## START

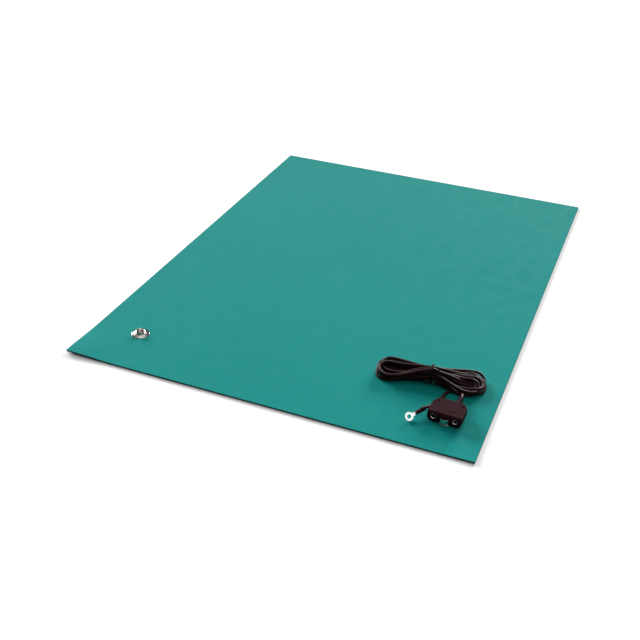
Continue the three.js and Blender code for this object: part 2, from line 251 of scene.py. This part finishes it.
def wound_path():
    draw = np.random.default_rng(4)
    left_reach = [56.9 - draw.uniform(0, 3.5) for _ in range(turns)]
    right_short = [draw.uniform(0, 3.5) for _ in range(turns)]
    far_slots, near_slots = waist_slots()
    left = []
    right = []
    for run in range(turns):
        layer = run // left_lanes_in_layer
        far = left_lanes[left_order[run]] + 1.5 * (layer % 2) - 0.4
        left.append((far, far - left_fold, cord_radius + left_layer_step * layer))
        layer = run // right_lanes_in_layer
        far = right_lanes[layer][right_order[run]]
        right.append((far, far - right_folds[layer], cord_radius + right_layer_step * layer))
    middle = [0.5 * (left[run][0] + right[run][0]) for run in range(turns)]
    far_taken = nearest_slots(far_slots, middle)
    middle = [0.5 * (left[run][1] + right[run - 1][1]) for run in range(turns)]
    near_taken = nearest_slots(near_slots, middle)

    points = []
    start = 25
    start_lane = (-14.0, cord_radius)
    last = turns - 1
    for run in range(turns):
        far, near, up = left[run]
        high = up + left_far_rise
        left_end = -(left_reach[run] - left_fold / 2)
        points += run_of_cord(start, left_end, start_lane, near_taken[run], (near, up))
        points += fold(left_end, -1, near, far, up, high)
        layer = run // right_lanes_in_layer
        right_far, right_near, low = right[run]
        right_high = low + right_far_rise
        right_end = right_reaches[layer] - right_short[run] - right_folds[layer] / 2
        points += run_of_cord(
            left_end, right_end, (far, high), far_taken[run], (right_far, right_high)
        )
        if run == last:
            right_near = ring_cord_lane
            low = cord_radius + 1
        droop = right_droops[layer]
        points += fold(right_end, 1, right_far, right_near, right_high, low, droop)
        start = right_end
        start_lane = (right_near, low)
    before = [in_bundle(point) for point in from_block] + [np.array(points[0])]
    after = [
        np.array((start, start_lane[0], start_lane[1])),
        np.array((start - 6, ring_cord_lane, cord_radius + 0.4)),
        np.array((start - 13, -15.4, cord_radius)),
        np.array((start - 19, -15.2, cord_radius)),
    ]
    after += [in_bundle(point) for point in to_ring + (ring_mouth,)]
    return np.vstack((through(before)[:-1], np.array(points), through(after)[1:]))


def settled(points, passes, held=12, contact=2.85):
    """Runs that touch push one another apart, sink, and stay off the mat and inside the tie."""
    count = len(points)
    moved = np.zeros_like(points)
    free = np.ones((count, 1))
    free[:held] = 0
    free[-held:] = 0
    order = np.arange(count)
    neighbours = 4
    sinking = 0.015
    half_tie = 3
    apart = np.abs(order[:, None] - order[None, :]) > neighbours
    for step in range(passes):
        now = points + moved
        if step < 0.8 * passes:
            moved[:, 2] -= sinking
        square = ((now[:, None, :] - now[None, :, :]) ** 2).sum(axis=2)
        first, second = np.nonzero((square < contact * contact) & apart)
        once = first < second
        first = first[once]
        second = second[once]
        away = now[first] - now[second]
        distance = np.maximum(np.sqrt(square[first, second]), 0.001)
        push = away / distance[:, None] * (0.5 * (contact - distance))[:, None]
        total = np.zeros_like(now)
        touches = np.zeros(count)
        np.add.at(total, first, push)
        np.add.at(total, second, -push)
        np.add.at(touches, first, 1)
        np.add.at(touches, second, 1)
        moved += total / np.sqrt(np.maximum(touches, 1))[:, None] * free
        for _ in range(3):
            between = moved.copy()
            between[1:-1] = (moved[:-2] + moved[2:]) / 2
            moved += 0.5 * (between - moved)
        now = points + moved
        tied = np.abs(now[:, 0]) < half_tie
        ring = now[tied]
        reach = np.sqrt(
            ((ring[:, 1] - waist_across) / waist_half_width) ** 2
            + ((ring[:, 2] - waist_middle) / waist_half_height) ** 2
        )
        reach = np.maximum(reach, 1)
        ring[:, 1] = waist_across + (ring[:, 1] - waist_across) / reach
        ring[:, 2] = waist_middle + (ring[:, 2] - waist_middle) / reach
        now[tied] = ring
        now[:, 2] = np.maximum(now[:, 2], cord_radius)
        moved = (now - points) * free
    return points + moved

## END

▶ _Task to carry out_:
All the data must be duplicated exactly, with nothing added or removed.

▶ _Solution to this task_:
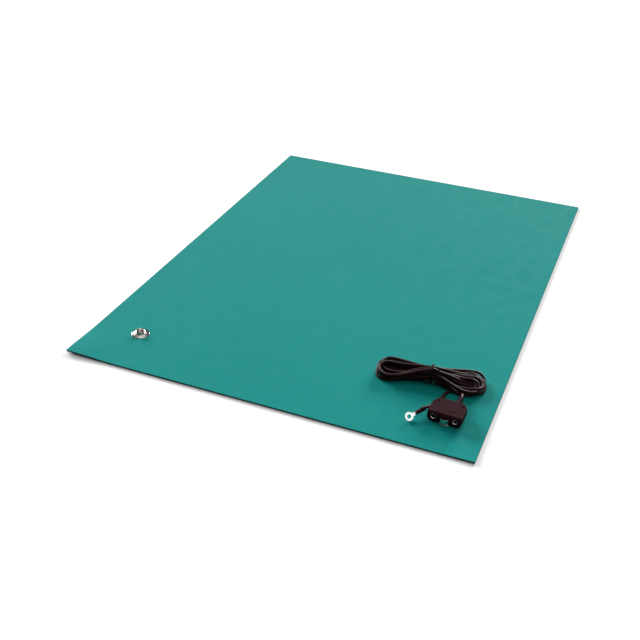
Continue the three.js and Blender code for this object: part 2, from line 251 of scene.py. This part finishes it.
def wound_path():
    draw = np.random.default_rng(4)
    left_reach = [56.9 - draw.uniform(0, 3.5) for _ in range(turns)]
    right_short = [draw.uniform(0, 3.5) for _ in range(turns)]
    far_slots, near_slots = waist_slots()
    left = []
    right = []
    for run in range(turns):
        layer = run // left_lanes_in_layer
        far = left_lanes[left_order[run]] + 1.5 * (layer % 2) - 0.4
        left.append((far, far - left_fold, cord_radius + left_layer_step * layer))
        layer = run // right_lanes_in_layer
        far = right_lanes[layer][right_order[run]]
        right.append((far, far - right_folds[layer], cord_radius + right_layer_step * layer))
    middle = [0.5 * (left[run][0] + right[run][0]) for run in range(turns)]
    far_taken = nearest_slots(far_slots, middle)
    middle = [0.5 * (left[run][1] + right[run - 1][1]) for run in range(turns)]
    near_taken = nearest_slots(near_slots, middle)

    points = []
    start = 25
    start_lane = (-14.0, cord_radius)
    last = turns - 1
    for run in range(turns):
        far, near, up = left[run]
        high = up + left_far_rise
        left_end = -(left_reach[run] - left_fold / 2)
        points += run_of_cord(start, left_end, start_lane, near_taken[run], (near, up))
        points += fold(left_end, -1, near, far, up, high)
        layer = run // right_lanes_in_layer
        right_far, right_near, low = right[run]
        right_high = low + right_far_rise
        right_end = right_reaches[layer] - right_short[run] - right_folds[layer] / 2
        points += run_of_cord(
            left_end, right_end, (far, high), far_taken[run], (right_far, right_high)
        )
        if run == last:
            right_near = ring_cord_lane
            low = cord_radius + 1
        droop = right_droops[layer]
        points += fold(right_end, 1, right_far, right_near, right_high, low, droop)
        start = right_end
        start_lane = (right_near, low)
    before = [in_bundle(point) for point in from_block] + [np.array(points[0])]
    after = [
        np.array((start, start_lane[0], start_lane[1])),
        np.array((start - 6, ring_cord_lane, cord_radius + 0.4)),
        np.array((start - 13, -15.4, cord_radius)),
        np.array((start - 19, -15.2, cord_radius)),
    ]
    after += [in_bundle(point) for point in to_ring + (ring_mouth,)]
    return np.vstack((through(before)[:-1], np.array(points), through(after)[1:]))


def settled(points, passes, held=12, contact=2.85):
    """Runs that touch push one another apart, sink, and stay off the mat and inside the tie."""
    count = len(points)
    moved = np.zeros_like(points)
    free = np.ones((count, 1))
    free[:held] = 0
    free[-held:] = 0
    order = np.arange(count)
    neighbours = 4
    sinking = 0.015
    half_tie = 3
    apart = np.abs(order[:, None] - order[None, :]) > neighbours
    for step in range(passes):
        now = points + moved
        if step < 0.8 * passes:
            moved[:, 2] -= sinking
        square = ((now[:, None, :] - now[None, :, :]) ** 2).sum(axis=2)
        first, second = np.nonzero((square < contact * contact) & apart)
        once = first < second
        first = first[once]
        second = second[once]
        away = now[first] - now[second]
        distance = np.maximum(np.sqrt(square[first, second]), 0.001)
        push = away / distance[:, None] * (0.5 * (contact - distance))[:, None]
        total = np.zeros_like(now)
        touches = np.zeros(count)
        np.add.at(total, first, push)
        np.add.at(total, second, -push)
        np.add.at(touches, first, 1)
        np.add.at(touches, second, 1)
        moved += total / np.sqrt(np.maximum(touches, 1))[:, None] * free
        for _ in range(3):
            between = moved.copy()
            between[1:-1] = (moved[:-2] + moved[2:]) / 2
            moved += 0.5 * (between - moved)
        now = points + moved
        tied = np.abs(now[:, 0]) < half_tie
        ring = now[tied]
        reach = np.sqrt(
            ((ring[:, 1] - waist_across) / waist_half_width) ** 2
            + ((ring[:, 2] - waist_middle) / waist_half_height) ** 2
        )
        reach = np.maximum(reach, 1)
        ring[:, 1] = waist_across + (ring[:, 1] - waist_across) / reach
        ring[:, 2] = waist_middle + (ring[:, 2] - waist_middle) / reach
        now[tied] = ring
        now[:, 2] = np.maximum(now[:, 2], cord_radius)
        moved = (now - points) * free
    return points + moved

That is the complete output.